Find the lines containing the word "frame" and copy every one of them.
- - - -
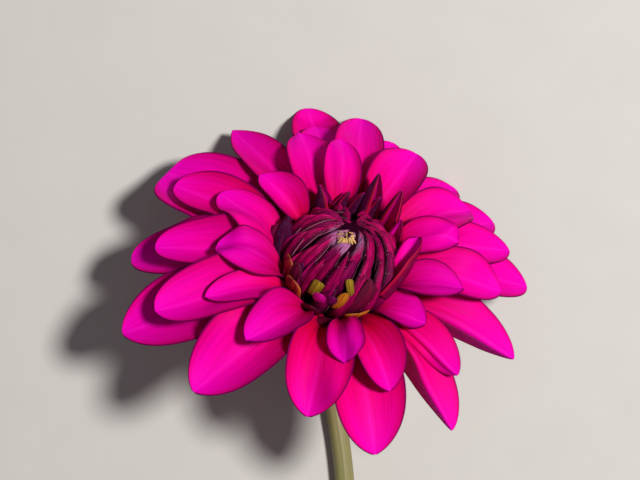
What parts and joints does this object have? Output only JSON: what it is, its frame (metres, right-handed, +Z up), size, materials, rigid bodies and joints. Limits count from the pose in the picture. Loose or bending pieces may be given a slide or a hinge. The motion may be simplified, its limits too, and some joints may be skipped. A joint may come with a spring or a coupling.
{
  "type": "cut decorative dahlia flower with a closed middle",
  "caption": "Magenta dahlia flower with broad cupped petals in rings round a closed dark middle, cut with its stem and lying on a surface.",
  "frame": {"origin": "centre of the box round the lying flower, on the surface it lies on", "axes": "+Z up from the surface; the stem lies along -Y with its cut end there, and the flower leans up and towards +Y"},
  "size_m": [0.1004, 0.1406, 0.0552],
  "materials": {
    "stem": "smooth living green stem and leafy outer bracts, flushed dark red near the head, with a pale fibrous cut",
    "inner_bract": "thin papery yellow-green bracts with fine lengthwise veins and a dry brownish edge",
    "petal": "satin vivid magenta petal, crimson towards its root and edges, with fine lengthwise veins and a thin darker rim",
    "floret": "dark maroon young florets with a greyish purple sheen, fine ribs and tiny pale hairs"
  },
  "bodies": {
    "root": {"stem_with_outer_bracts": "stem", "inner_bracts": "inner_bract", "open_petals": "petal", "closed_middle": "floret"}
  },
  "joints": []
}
- - - -
## Exercise solution
What parts and joints does this object have? Output only JSON: what it is, its frame (metres, right-handed, +Z up), size, materials, rigid bodies and joints. Limits count from the pose in the picture. Loose or bending pieces may be given a slide or a hinge. The motion may be simplified, its limits too, and some joints may be skipped. A joint may come with a spring or a coupling.
  "frame": {"origin": "centre of the box round the lying flower, on the surface it lies on", "axes": "+Z up from the surface; the stem lies along -Y with its cut end there, and the flower leans up and towards +Y"},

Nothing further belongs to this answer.